Exercise details ▸ Reproduce all records verbatim.

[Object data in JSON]

==========

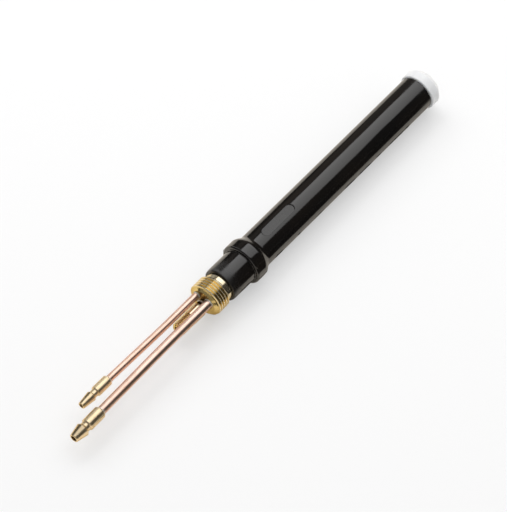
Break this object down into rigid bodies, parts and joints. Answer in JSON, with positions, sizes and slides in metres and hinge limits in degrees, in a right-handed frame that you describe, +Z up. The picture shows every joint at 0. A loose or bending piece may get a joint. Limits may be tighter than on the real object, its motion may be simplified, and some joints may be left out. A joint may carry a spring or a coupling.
{
  "type": "tig torch body",
  "caption": "Straight water-cooled TIG torch body with a moulded barrel and collar, white cup gasket, threaded brass rear fitting, power stud and copper tubes with hose barbs.",
  "frame": {"origin": "middle of the torch's box in X and Y, on the plane that the collar rests on", "axes": "+X along the torch axis towards the nozzle end, +Z up through the label pad, gas tube on the +Y side"},
  "size_m": [0.2368, 0.0196, 0.0195],
  "materials": {
    "ptfe": "satin white fluoropolymer",
    "black_moulding": "semi-gloss moulded",
    "turned_brass": "bright turned",
    "copper_tube": "bright drawn copper",
    "head_copper": "machined copper",
    "silver_braze": "satin silver braze",
    "phenolic": "matt laminate"
  },
  "bodies": {
    "torch_body": {"body_moulding": "black_moulding", "head_core": "head_copper", "water_jacket": "turned_brass", "rear_fitting": "turned_brass", "tube_spacer_1": "phenolic", "tube_spacer_2": "phenolic", "tube_spacer_3": "phenolic", "gas_tube": "copper_tube", "water_tube": "copper_tube", "return_tube": "copper_tube", "power_stud": "turned_brass", "gas_hose_barb": "turned_brass", "water_hose_barb": "turned_brass", "gas_barb_braze": "silver_braze", "water_barb_braze": "silver_braze", "gas_tube_rear_braze": "silver_braze", "water_tube_rear_braze": "silver_braze", "stud_rear_braze": "silver_braze", "gas_tube_head_braze": "silver_braze", "water_tube_head_braze": "silver_braze", "return_tube_head_braze": "silver_braze"},
    "gasket_body": {"cup_gasket": "ptfe"}
  },
  "joints": [
    {"name": "gasket_slide", "type": "slide", "parent": "torch_body", "child": "gasket_body", "axis": [1, 0, 0], "range_m": [0, 0.02]}
  ]
}
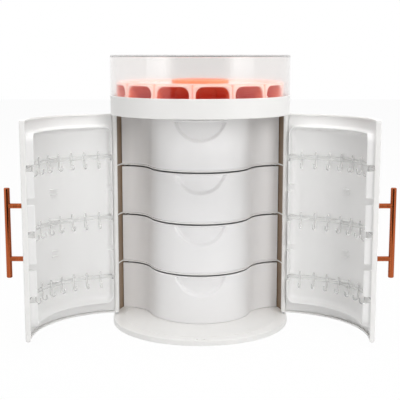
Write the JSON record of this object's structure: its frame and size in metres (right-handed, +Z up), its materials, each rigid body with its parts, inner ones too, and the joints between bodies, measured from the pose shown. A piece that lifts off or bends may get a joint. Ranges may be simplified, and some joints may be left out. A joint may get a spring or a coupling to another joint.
{
  "type": "jewelry cabinet",
  "caption": "Round tabletop jewelry cabinet with curved doors that carry necklace hooks, S-fronted drawers, a turning insert of cups and a clear lift-off cover.",
  "frame": {"origin": "centre of the underside of the foot ring", "axes": "+Z up along the tower's axis, -Y to the front where the doors meet"},
  "size_m": [0.489, 0.2505, 0.365],
  "materials": {
    "white_plastic": "gloss",
    "drawer_plastic": "semi gloss",
    "clear_plastic": "clear gloss",
    "coral_plastic": "translucent gloss",
    "rose_gold": "polished rose gold plate",
    "steel": "satin",
    "foot_rubber": "matt"
  },
  "bodies": {
    "cabinet": {"base_plate": "white_plastic", "foot_ring": "foot_rubber", "body_shell": "white_plastic", "shelf_upper": "white_plastic", "shelf_middle": "white_plastic", "shelf_lower": "white_plastic", "top_tray": "white_plastic", "hinge_pins": "steel", "assembly_screws": "steel", "carousel_spindle": "steel"},
    "left_door": {"left_door_shell": "white_plastic", "left_door_liner": "white_plastic", "left_hook_bar_top": "clear_plastic", "left_hook_bar_middle": "clear_plastic", "left_hook_bar_bottom": "clear_plastic", "left_handle_bar": "rose_gold", "left_handle_posts": "rose_gold", "left_handle_screws": "steel"},
    "right_door": {"right_door_shell": "white_plastic", "right_door_liner": "white_plastic", "right_hook_bar_top": "clear_plastic", "right_hook_bar_middle": "clear_plastic", "right_hook_bar_bottom": "clear_plastic", "right_handle_bar": "rose_gold", "right_handle_posts": "rose_gold", "right_handle_screws": "steel"},
    "first_drawer": {"drawer_1": "drawer_plastic"},
    "second_drawer": {"drawer_2": "drawer_plastic"},
    "third_drawer": {"drawer_3": "drawer_plastic"},
    "fourth_drawer": {"drawer_4": "drawer_plastic"},
    "carousel": {"carousel_floor": "coral_plastic", "carousel_bowl": "coral_plastic", "carousel_hub": "coral_plastic", "carousel_deck": "coral_plastic", "carousel_cup_01": "coral_plastic", "carousel_cup_02": "coral_plastic", "carousel_cup_03": "coral_plastic", "carousel_cup_04": "coral_plastic", "carousel_cup_05": "coral_plastic", "carousel_cup_06": "coral_plastic", "carousel_cup_07": "coral_plastic", "carousel_cup_08": "coral_plastic", "carousel_cup_09": "coral_plastic", "carousel_cup_10": "coral_plastic", "carousel_cup_11": "coral_plastic", "carousel_cup_12": "coral_plastic", "carousel_cup_13": "coral_plastic", "carousel_cup_14": "coral_plastic"},
    "cover": {"clear_cover": "clear_plastic"}
  },
  "joints": [
    {"name": "left_door_hinge", "type": "hinge", "parent": "cabinet", "child": "left_door", "pos_m": [-0.1162, 0.0048, 0.1482], "axis": [0, 0, -1], "range_deg": [-80, 15]},
    {"name": "right_door_hinge", "type": "hinge", "parent": "cabinet", "child": "right_door", "pos_m": [0.1162, 0.0048, 0.1482], "axis": [0, 0, 1], "range_deg": [-80, 15]},
    {"name": "first_drawer_slide", "type": "slide", "parent": "cabinet", "child": "first_drawer", "axis": [0, -1, 0], "range_m": [0, 0.09]},
    {"name": "second_drawer_slide", "type": "slide", "parent": "cabinet", "child": "second_drawer", "axis": [0, -1, 0], "range_m": [0, 0.09]},
    {"name": "third_drawer_slide", "type": "slide", "parent": "cabinet", "child": "third_drawer", "axis": [0, -1, 0], "range_m": [0, 0.09]},
    {"name": "fourth_drawer_slide", "type": "slide", "parent": "cabinet", "child": "fourth_drawer", "axis": [0, -1, 0], "range_m": [0, 0.09]},
    {"name": "carousel_spin", "type": "hinge", "parent": "cabinet", "child": "carousel", "pos_m": [0, 0, 0.294], "axis": [0, 0, 1], "continuous": true},
    {"name": "cover_lift", "type": "slide", "parent": "cabinet", "child": "cover", "axis": [0, 0, 1], "range_m": [0, 0.08]}
  ]
}
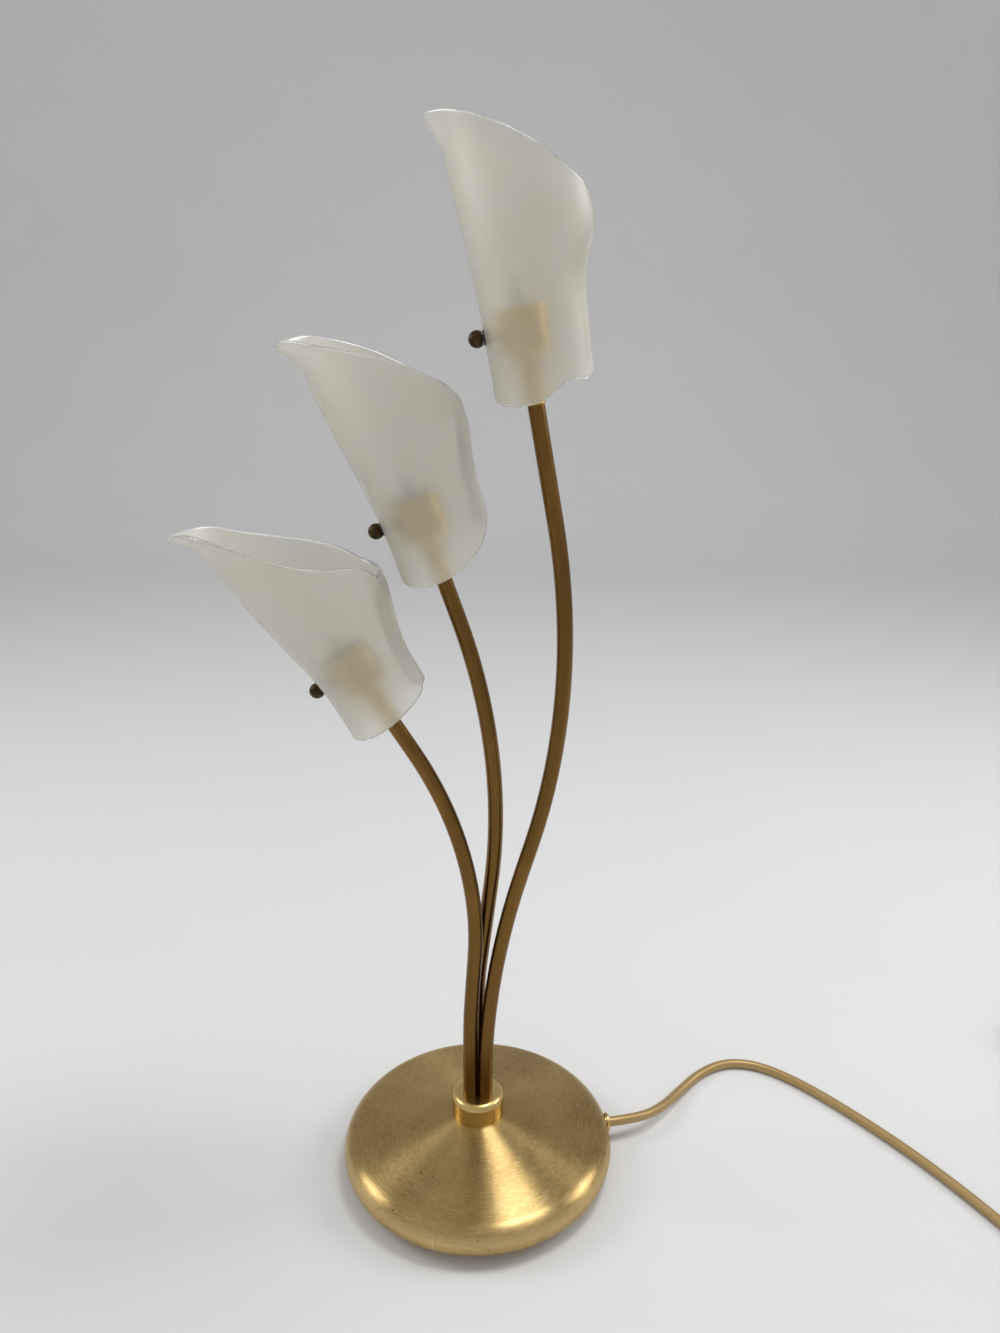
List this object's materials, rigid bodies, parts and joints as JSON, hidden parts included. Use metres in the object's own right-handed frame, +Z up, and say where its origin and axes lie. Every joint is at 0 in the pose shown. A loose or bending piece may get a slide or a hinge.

==========

Right answer ▸
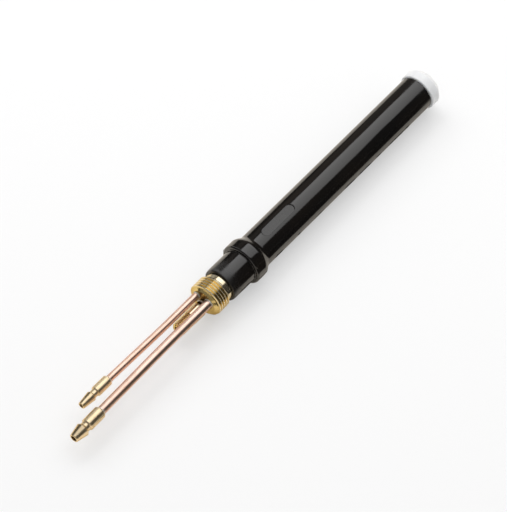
Break this object down into rigid bodies, parts and joints. Answer in JSON, with positions, sizes and slides in metres and hinge limits in degrees, in a right-handed frame that you describe, +Z up. The picture shows every joint at 0. A loose or bending piece may get a joint. Limits may be tighter than on the real object, its motion may be simplified, and some joints may be left out. A joint may carry a spring or a coupling.
{
  "type": "tig torch body",
  "caption": "Straight water-cooled TIG torch body with a moulded barrel and collar, white cup gasket, threaded brass rear fitting, power stud and copper tubes with hose barbs.",
  "frame": {"origin": "middle of the torch's box in X and Y, on the plane that the collar rests on", "axes": "+X along the torch axis towards the nozzle end, +Z up through the label pad, gas tube on the +Y side"},
  "size_m": [0.2368, 0.0196, 0.0195],
  "materials": {
    "ptfe": "satin white fluoropolymer",
    "black_moulding": "semi-gloss moulded",
    "turned_brass": "bright turned",
    "copper_tube": "bright drawn copper",
    "head_copper": "machined copper",
    "silver_braze": "satin silver braze",
    "phenolic": "matt laminate"
  },
  "bodies": {
    "torch_body": {"body_moulding": "black_moulding", "head_core": "head_copper", "water_jacket": "turned_brass", "rear_fitting": "turned_brass", "tube_spacer_1": "phenolic", "tube_spacer_2": "phenolic", "tube_spacer_3": "phenolic", "gas_tube": "copper_tube", "water_tube": "copper_tube", "return_tube": "copper_tube", "power_stud": "turned_brass", "gas_hose_barb": "turned_brass", "water_hose_barb": "turned_brass", "gas_barb_braze": "silver_braze", "water_barb_braze": "silver_braze", "gas_tube_rear_braze": "silver_braze", "water_tube_rear_braze": "silver_braze", "stud_rear_braze": "silver_braze", "gas_tube_head_braze": "silver_braze", "water_tube_head_braze": "silver_braze", "return_tube_head_braze": "silver_braze"},
    "gasket_body": {"cup_gasket": "ptfe"}
  },
  "joints": [
    {"name": "gasket_slide", "type": "slide", "parent": "torch_body", "child": "gasket_body", "axis": [1, 0, 0], "range_m": [0, 0.02]}
  ]
}
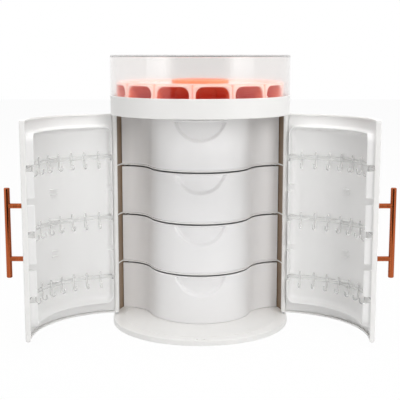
Write the JSON record of this object's structure: its frame and size in metres (right-handed, +Z up), its materials, each rigid body with its parts, inner ones too, and the joints between bodies, measured from the pose shown. A piece that lifts off or bends may get a joint. Ranges may be simplified, and some joints may be left out. A joint may get a spring or a coupling to another joint.
{
  "type": "jewelry cabinet",
  "caption": "Round tabletop jewelry cabinet with curved doors that carry necklace hooks, S-fronted drawers, a turning insert of cups and a clear lift-off cover.",
  "frame": {"origin": "centre of the underside of the foot ring", "axes": "+Z up along the tower's axis, -Y to the front where the doors meet"},
  "size_m": [0.489, 0.2505, 0.365],
  "materials": {
    "white_plastic": "gloss",
    "drawer_plastic": "semi gloss",
    "clear_plastic": "clear gloss",
    "coral_plastic": "translucent gloss",
    "rose_gold": "polished rose gold plate",
    "steel": "satin",
    "foot_rubber": "matt"
  },
  "bodies": {
    "cabinet": {"base_plate": "white_plastic", "foot_ring": "foot_rubber", "body_shell": "white_plastic", "shelf_upper": "white_plastic", "shelf_middle": "white_plastic", "shelf_lower": "white_plastic", "top_tray": "white_plastic", "hinge_pins": "steel", "assembly_screws": "steel", "carousel_spindle": "steel"},
    "left_door": {"left_door_shell": "white_plastic", "left_door_liner": "white_plastic", "left_hook_bar_top": "clear_plastic", "left_hook_bar_middle": "clear_plastic", "left_hook_bar_bottom": "clear_plastic", "left_handle_bar": "rose_gold", "left_handle_posts": "rose_gold", "left_handle_screws": "steel"},
    "right_door": {"right_door_shell": "white_plastic", "right_door_liner": "white_plastic", "right_hook_bar_top": "clear_plastic", "right_hook_bar_middle": "clear_plastic", "right_hook_bar_bottom": "clear_plastic", "right_handle_bar": "rose_gold", "right_handle_posts": "rose_gold", "right_handle_screws": "steel"},
    "first_drawer": {"drawer_1": "drawer_plastic"},
    "second_drawer": {"drawer_2": "drawer_plastic"},
    "third_drawer": {"drawer_3": "drawer_plastic"},
    "fourth_drawer": {"drawer_4": "drawer_plastic"},
    "carousel": {"carousel_floor": "coral_plastic", "carousel_bowl": "coral_plastic", "carousel_hub": "coral_plastic", "carousel_deck": "coral_plastic", "carousel_cup_01": "coral_plastic", "carousel_cup_02": "coral_plastic", "carousel_cup_03": "coral_plastic", "carousel_cup_04": "coral_plastic", "carousel_cup_05": "coral_plastic", "carousel_cup_06": "coral_plastic", "carousel_cup_07": "coral_plastic", "carousel_cup_08": "coral_plastic", "carousel_cup_09": "coral_plastic", "carousel_cup_10": "coral_plastic", "carousel_cup_11": "coral_plastic", "carousel_cup_12": "coral_plastic", "carousel_cup_13": "coral_plastic", "carousel_cup_14": "coral_plastic"},
    "cover": {"clear_cover": "clear_plastic"}
  },
  "joints": [
    {"name": "left_door_hinge", "type": "hinge", "parent": "cabinet", "child": "left_door", "pos_m": [-0.1162, 0.0048, 0.1482], "axis": [0, 0, -1], "range_deg": [-80, 15]},
    {"name": "right_door_hinge", "type": "hinge", "parent": "cabinet", "child": "right_door", "pos_m": [0.1162, 0.0048, 0.1482], "axis": [0, 0, 1], "range_deg": [-80, 15]},
    {"name": "first_drawer_slide", "type": "slide", "parent": "cabinet", "child": "first_drawer", "axis": [0, -1, 0], "range_m": [0, 0.09]},
    {"name": "second_drawer_slide", "type": "slide", "parent": "cabinet", "child": "second_drawer", "axis": [0, -1, 0], "range_m": [0, 0.09]},
    {"name": "third_drawer_slide", "type": "slide", "parent": "cabinet", "child": "third_drawer", "axis": [0, -1, 0], "range_m": [0, 0.09]},
    {"name": "fourth_drawer_slide", "type": "slide", "parent": "cabinet", "child": "fourth_drawer", "axis": [0, -1, 0], "range_m": [0, 0.09]},
    {"name": "carousel_spin", "type": "hinge", "parent": "cabinet", "child": "carousel", "pos_m": [0, 0, 0.294], "axis": [0, 0, 1], "continuous": true},
    {"name": "cover_lift", "type": "slide", "parent": "cabinet", "child": "cover", "axis": [0, 0, 1], "range_m": [0, 0.08]}
  ]
}
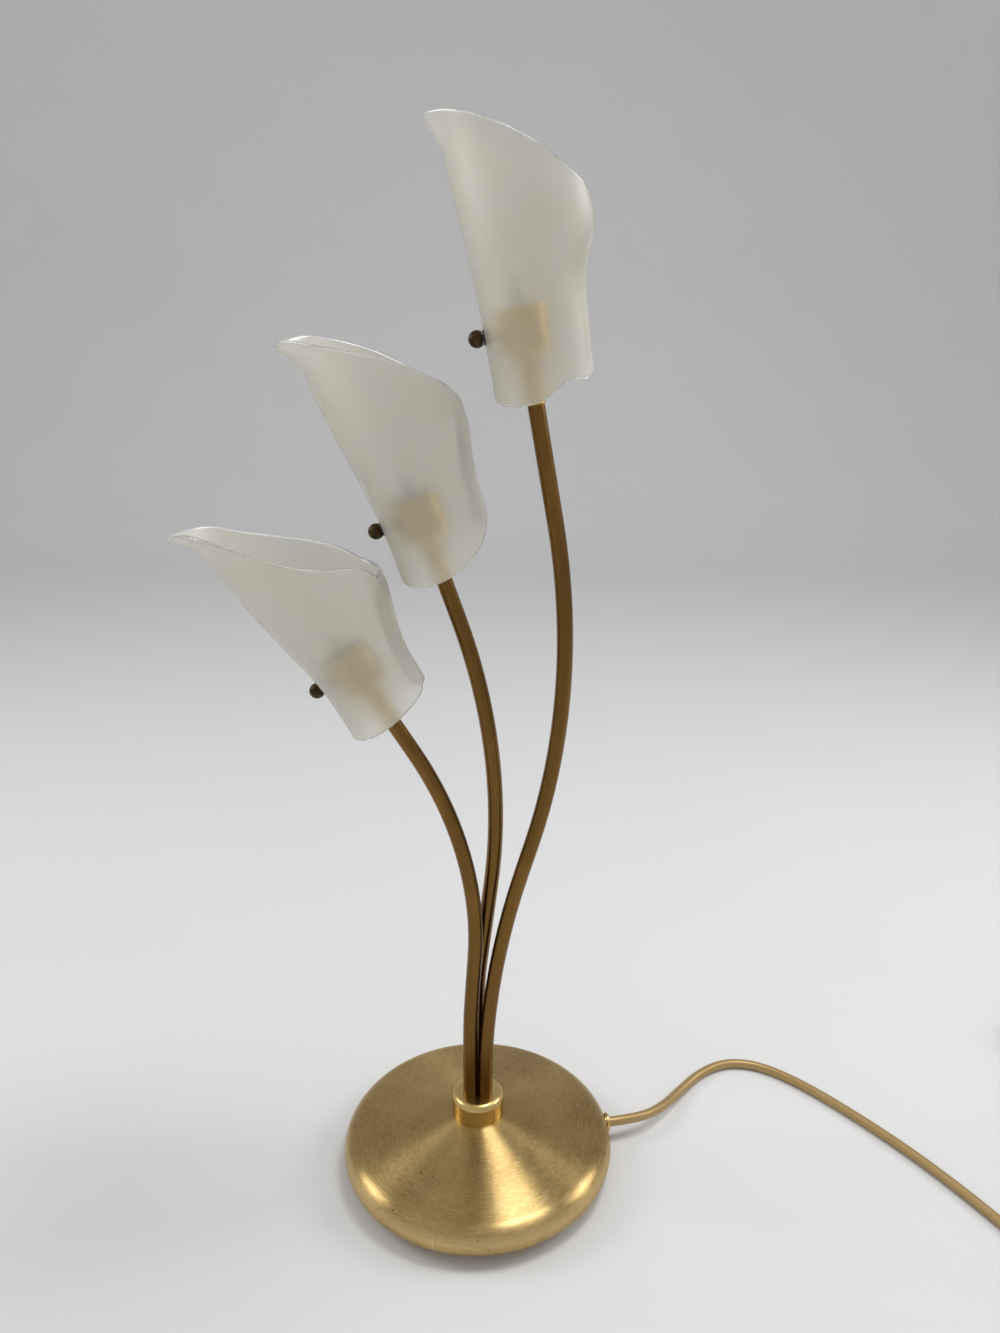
List this object's materials, rigid bodies, parts and joints as JSON, hidden parts included. Use metres in the object's own right-handed frame, +Z up, and say where its origin and axes lie. Every joint is at 0 in the pose shown. A loose or bending piece may get a slide or a hinge.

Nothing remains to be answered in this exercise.